3. A Completely Recalibrated Sense of Risk
By October, the things that had once felt enormous, like introducing myself to a stranger or volunteering to lead something, felt ordinary. My baseline for “risky” had shifted dramatically. What once required courage had become habit.
4. Grief, Processed Through Action
I said yes to a grief support group after losing my uncle in February. I did not think I needed it. I sat in a circle of strangers and cried for the first time since the funeral. It remains one of the most important yeses of the entire year.
What I Would Tell Anyone Considering This Experiment
You do not need to commit to 365 days. Start with 30. Or even one week. Say yes to three things you would normally decline and pay close attention to what happens inside you, not just around you.
Here is what I know for certain after a full year:
- The version of yourself who says yes more often is not more exhausted. They are more alive.
- Most of what we are protecting ourselves from is not actually dangerous. It is just unfamiliar.
- Connection is almost always on the other side of an uncomfortable yes.
- Some of the best chapters of your life are sitting in invitations you have not opened yet.
- You will not regret most of the yeses.
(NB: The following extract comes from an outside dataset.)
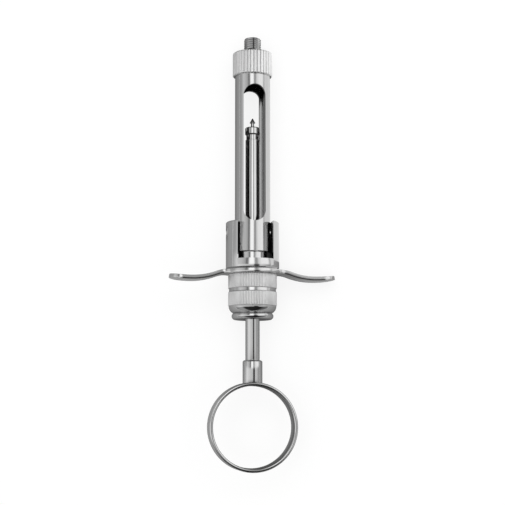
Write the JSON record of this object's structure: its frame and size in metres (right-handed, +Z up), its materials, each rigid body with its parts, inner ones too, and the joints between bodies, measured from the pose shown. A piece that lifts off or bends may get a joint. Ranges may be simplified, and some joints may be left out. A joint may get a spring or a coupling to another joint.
{
  "type": "dental aspirating syringe",
  "caption": "Metal dental syringe for glass cartridges: windowed barrel in a hinged fork, threaded needle adaptor, winged finger plate, knurled collars, harpoon plunger and thumb ring.",
  "frame": {"origin": "on the table below the middle of the whole syringe, as it lies at rest", "axes": "+Y towards the needle end, +Z up from the table, +X towards the wing tip that touches the table"},
  "size_m": [0.0508, 0.1358, 0.0182],
  "materials": {
    "polished_steel": "polished",
    "satin_steel": "satin, lengthwise polish",
    "knurled_steel": "straight knurl, satin",
    "spring_steel": "drawn wire"
  },
  "bodies": {
    "holder": {"barrel": "satin_steel", "hinge_yoke": "polished_steel", "pivot_screw_left": "polished_steel", "pivot_screw_right": "polished_steel", "return_spring": "spring_steel", "finger_plate": "polished_steel", "clamp_collar": "knurled_steel", "spring_housing": "knurled_steel", "guide_bush": "polished_steel"},
    "adaptor": {"needle_adaptor": "knurled_steel"},
    "sleeve": {"locking_sleeve": "polished_steel"},
    "plunger": {"plunger_rod": "polished_steel", "plunger_tip": "polished_steel"},
    "ring": {"ring_socket": "polished_steel", "thumb_ring": "polished_steel"}
  },
  "joints": [
    {"name": "plunger_slide", "type": "slide", "parent": "holder", "child": "plunger", "axis": [0, 0.9992, -0.0404], "range_m": [-0.0353, 0.0123]},
    {"name": "ring_turn", "type": "hinge", "parent": "plunger", "child": "ring", "pos_m": [0, -0.03376, 0.01012], "axis": [0, 0.9992, -0.0404], "continuous": true},
    {"name": "sleeve_slide", "type": "slide", "parent": "holder", "child": "sleeve", "axis": [0, 0.9992, -0.0404], "range_m": [-0.0041, 0], "stiffness_N_per_m": 600, "springref_m": 0.003, "deforming": ["return_spring"]},
    {"name": "adaptor_turn", "type": "hinge", "parent": "holder", "child": "adaptor", "pos_m": [0, 0.05546, 0.00651], "axis": [0, 0.9992, -0.0404], "range_deg": [0, 2160]}
  ]
}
You will mostly regret the nos you said on autopilot.
The Question That Will Stay With Me
On December 31st, the last night of my yes year, I sat in my apartment, the same apartment where I had almost skipped that birthday party twelve months earlier, and I read back through my journal. Page after page of things that had terrified me, bored me, or seemed pointless. And almost every single one of them had given me something: a skill, a friendship, a memory, a lesson, or simply the quiet confidence of knowing I had shown up.
I did not become a different person during that year. I became a more complete version of the person I already was. And I think that is the whole point.